Startups Stack Exchange Archive

How can I sell support contracts when customers don’t need support?

My business is successful in selling software licenses, but we’re facing difficulties when trying to sell support contracts. Our software is too good. It’s too stable. Bad things almost never happen, and when they do happen it’s often not caused by our software.

I’ve heard that enterprises often want support contracts and SLAs as safety nets, so that when things go wrong they can call someone. But that’s not my experience. Many customers who’ve purchased a support contract cancel when their term is over, because during the entire term they haven’t needed support even once.

While it’s a good thing that our software just works, customers feel like they’ve wasted money because they haven’t used any support. It’s kind of like how some people feel cheated when they’ve bought a train ticket, but they haven’t been checked during the trip.

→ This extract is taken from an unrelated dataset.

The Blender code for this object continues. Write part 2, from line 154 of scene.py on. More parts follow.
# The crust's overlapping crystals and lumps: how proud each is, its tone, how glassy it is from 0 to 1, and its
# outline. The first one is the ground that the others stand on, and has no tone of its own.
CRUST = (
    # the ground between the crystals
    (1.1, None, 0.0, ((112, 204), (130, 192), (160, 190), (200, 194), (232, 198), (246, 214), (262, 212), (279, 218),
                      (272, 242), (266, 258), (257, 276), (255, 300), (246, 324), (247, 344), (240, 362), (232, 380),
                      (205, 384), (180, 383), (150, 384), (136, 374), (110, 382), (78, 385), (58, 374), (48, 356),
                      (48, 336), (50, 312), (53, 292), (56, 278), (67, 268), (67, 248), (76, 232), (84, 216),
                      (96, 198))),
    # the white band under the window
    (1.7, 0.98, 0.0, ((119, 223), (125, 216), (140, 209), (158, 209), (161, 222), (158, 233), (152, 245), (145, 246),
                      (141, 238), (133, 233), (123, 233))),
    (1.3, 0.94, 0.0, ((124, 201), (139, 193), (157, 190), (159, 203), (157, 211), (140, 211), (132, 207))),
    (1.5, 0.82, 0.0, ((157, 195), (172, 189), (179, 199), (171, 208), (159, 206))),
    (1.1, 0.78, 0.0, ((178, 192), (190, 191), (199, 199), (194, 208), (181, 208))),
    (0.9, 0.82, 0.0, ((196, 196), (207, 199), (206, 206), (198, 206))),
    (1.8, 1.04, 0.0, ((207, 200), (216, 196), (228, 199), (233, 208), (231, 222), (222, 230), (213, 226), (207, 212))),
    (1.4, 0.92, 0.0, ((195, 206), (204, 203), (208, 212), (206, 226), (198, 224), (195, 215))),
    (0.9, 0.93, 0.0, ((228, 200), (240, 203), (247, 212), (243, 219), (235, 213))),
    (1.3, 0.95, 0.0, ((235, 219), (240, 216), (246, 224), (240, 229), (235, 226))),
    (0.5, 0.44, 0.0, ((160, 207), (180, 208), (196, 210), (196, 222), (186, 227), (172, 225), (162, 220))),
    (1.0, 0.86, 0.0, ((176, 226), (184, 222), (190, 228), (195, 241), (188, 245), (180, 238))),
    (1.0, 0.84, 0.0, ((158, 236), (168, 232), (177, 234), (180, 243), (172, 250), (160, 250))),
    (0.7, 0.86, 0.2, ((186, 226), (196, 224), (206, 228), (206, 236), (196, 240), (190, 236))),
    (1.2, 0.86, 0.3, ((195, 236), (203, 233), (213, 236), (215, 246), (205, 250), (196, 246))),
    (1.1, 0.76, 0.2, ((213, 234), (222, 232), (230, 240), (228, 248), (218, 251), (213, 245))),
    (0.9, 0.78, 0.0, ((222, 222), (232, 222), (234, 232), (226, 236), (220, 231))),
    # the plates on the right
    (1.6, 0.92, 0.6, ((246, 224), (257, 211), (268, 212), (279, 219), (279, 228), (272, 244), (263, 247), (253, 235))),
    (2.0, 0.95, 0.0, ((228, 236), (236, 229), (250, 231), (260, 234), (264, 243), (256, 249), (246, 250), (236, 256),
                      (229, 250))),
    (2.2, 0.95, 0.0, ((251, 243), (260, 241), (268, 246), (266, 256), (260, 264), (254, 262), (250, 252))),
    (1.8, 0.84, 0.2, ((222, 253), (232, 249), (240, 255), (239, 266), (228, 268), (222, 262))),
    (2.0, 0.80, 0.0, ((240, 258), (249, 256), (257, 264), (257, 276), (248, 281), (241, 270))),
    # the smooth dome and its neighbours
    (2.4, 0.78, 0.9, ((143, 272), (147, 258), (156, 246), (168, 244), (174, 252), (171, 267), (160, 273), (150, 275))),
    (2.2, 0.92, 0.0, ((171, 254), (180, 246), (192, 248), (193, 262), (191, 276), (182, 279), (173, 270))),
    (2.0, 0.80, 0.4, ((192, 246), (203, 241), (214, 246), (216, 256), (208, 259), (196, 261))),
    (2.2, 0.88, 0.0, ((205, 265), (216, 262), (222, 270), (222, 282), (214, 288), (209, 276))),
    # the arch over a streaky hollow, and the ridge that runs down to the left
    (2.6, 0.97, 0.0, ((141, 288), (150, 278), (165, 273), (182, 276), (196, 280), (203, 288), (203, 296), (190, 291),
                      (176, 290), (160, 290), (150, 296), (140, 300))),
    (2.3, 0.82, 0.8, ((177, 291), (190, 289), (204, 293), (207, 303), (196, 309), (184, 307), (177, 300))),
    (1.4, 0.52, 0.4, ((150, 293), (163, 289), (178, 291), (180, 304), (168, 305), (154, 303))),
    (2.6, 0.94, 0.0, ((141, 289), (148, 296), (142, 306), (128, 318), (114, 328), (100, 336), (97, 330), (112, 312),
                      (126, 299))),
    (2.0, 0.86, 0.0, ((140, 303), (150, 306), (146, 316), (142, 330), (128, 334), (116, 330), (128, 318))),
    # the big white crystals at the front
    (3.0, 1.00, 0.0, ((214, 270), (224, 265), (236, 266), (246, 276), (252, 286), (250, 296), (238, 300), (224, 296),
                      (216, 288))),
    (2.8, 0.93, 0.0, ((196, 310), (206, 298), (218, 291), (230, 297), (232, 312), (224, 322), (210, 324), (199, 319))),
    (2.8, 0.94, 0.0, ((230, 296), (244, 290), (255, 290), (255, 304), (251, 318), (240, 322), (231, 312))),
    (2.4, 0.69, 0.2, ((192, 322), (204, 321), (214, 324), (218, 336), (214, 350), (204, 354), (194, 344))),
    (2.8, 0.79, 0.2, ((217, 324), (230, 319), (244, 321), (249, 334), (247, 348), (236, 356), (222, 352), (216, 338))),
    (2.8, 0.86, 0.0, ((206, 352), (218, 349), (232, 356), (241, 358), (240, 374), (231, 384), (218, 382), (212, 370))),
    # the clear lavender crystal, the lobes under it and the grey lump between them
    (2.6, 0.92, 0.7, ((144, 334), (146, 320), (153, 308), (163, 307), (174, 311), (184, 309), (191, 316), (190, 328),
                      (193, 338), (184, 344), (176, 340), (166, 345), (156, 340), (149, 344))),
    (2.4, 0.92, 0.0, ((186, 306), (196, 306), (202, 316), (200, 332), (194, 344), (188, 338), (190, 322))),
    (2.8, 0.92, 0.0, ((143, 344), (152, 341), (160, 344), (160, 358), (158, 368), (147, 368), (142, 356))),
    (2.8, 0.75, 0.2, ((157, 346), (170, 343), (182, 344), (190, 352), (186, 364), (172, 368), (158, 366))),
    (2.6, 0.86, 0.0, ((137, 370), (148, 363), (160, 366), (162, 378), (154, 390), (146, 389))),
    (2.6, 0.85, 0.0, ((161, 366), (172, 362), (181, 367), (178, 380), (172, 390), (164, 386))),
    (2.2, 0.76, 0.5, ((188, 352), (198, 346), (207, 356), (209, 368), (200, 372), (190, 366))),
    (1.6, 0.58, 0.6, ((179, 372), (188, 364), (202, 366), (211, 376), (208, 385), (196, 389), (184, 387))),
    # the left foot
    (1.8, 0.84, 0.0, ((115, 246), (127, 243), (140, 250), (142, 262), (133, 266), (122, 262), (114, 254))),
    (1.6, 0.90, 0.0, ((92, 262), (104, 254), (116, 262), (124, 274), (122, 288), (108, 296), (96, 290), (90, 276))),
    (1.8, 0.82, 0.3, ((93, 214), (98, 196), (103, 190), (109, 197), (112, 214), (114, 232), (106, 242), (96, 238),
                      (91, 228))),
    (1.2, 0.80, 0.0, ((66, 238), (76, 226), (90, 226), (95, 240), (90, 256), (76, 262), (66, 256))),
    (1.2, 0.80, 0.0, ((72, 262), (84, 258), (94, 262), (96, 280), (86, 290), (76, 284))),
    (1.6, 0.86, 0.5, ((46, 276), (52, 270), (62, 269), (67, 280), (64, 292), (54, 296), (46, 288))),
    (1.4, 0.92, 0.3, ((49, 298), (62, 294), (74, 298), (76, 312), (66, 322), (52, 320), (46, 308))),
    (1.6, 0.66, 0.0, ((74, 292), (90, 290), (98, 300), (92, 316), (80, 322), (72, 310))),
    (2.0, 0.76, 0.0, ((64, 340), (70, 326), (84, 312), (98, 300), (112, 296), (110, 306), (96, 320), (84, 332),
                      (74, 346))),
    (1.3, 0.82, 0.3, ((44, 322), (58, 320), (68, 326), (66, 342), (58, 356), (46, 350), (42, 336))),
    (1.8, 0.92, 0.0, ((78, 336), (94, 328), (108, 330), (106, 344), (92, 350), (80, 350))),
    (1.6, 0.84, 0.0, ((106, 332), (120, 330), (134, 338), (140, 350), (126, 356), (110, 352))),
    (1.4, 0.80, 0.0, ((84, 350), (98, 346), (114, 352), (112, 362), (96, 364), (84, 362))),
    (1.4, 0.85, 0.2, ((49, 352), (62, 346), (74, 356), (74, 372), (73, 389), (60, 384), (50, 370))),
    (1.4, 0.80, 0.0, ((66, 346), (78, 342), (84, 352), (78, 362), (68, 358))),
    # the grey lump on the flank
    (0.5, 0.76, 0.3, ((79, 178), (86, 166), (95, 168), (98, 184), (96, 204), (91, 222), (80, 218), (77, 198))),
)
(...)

Given this situation, how can I better sell support contracts? Is there anything I can do to make customers feel that the money they paid for the support contracts wasn’t wasted? Do other software companies have similar problems, and how do they solve it? Or is it a lost cause and I should not bother with support contracts at all?

Answer 756

###How much do your customers expect that it will to cost them to support the software if they don’t have a contract?###

This provides an upper bound on how much they will be willing to pay.

Of course, you cannot know the answer exactly—but you do know that a sensible calculation would involve listing the conceivable types of events, multiplying the estimated probability of each by its estimated cost of rectification, and then taking the sum of the results.

The point being, the answer is influenced not only by how likely failure is perceived to be but also by the perceived costs of rectification (including any loss of goodwill that is suffered whilst their system is down and any loss of management focus on their other tasks in the interim). Your question only addresses the first of these concerns.

Clearly you don’t want to increase customers’ expectation of a software failure, as that might drive them (or future prospects) away from your product altogether. However, there should be little to lose from painting a picture of how costly rectification could be in the event of such an unlikely failure—thus increasing the perceived value of your support contracts.

If rectification would never be costly and failure is extremely unlikely, then the cost to you of providing a support contract must be extremely low—in which case perhaps you should consider lowering the pricing until it falls below the customer’s expected costs of not having a contract.

Answer 757

Assuming you come out with upgrades periodically, you could include the upgrades in the support contract and price it so the support contract is just x% higher the paying for upgrades.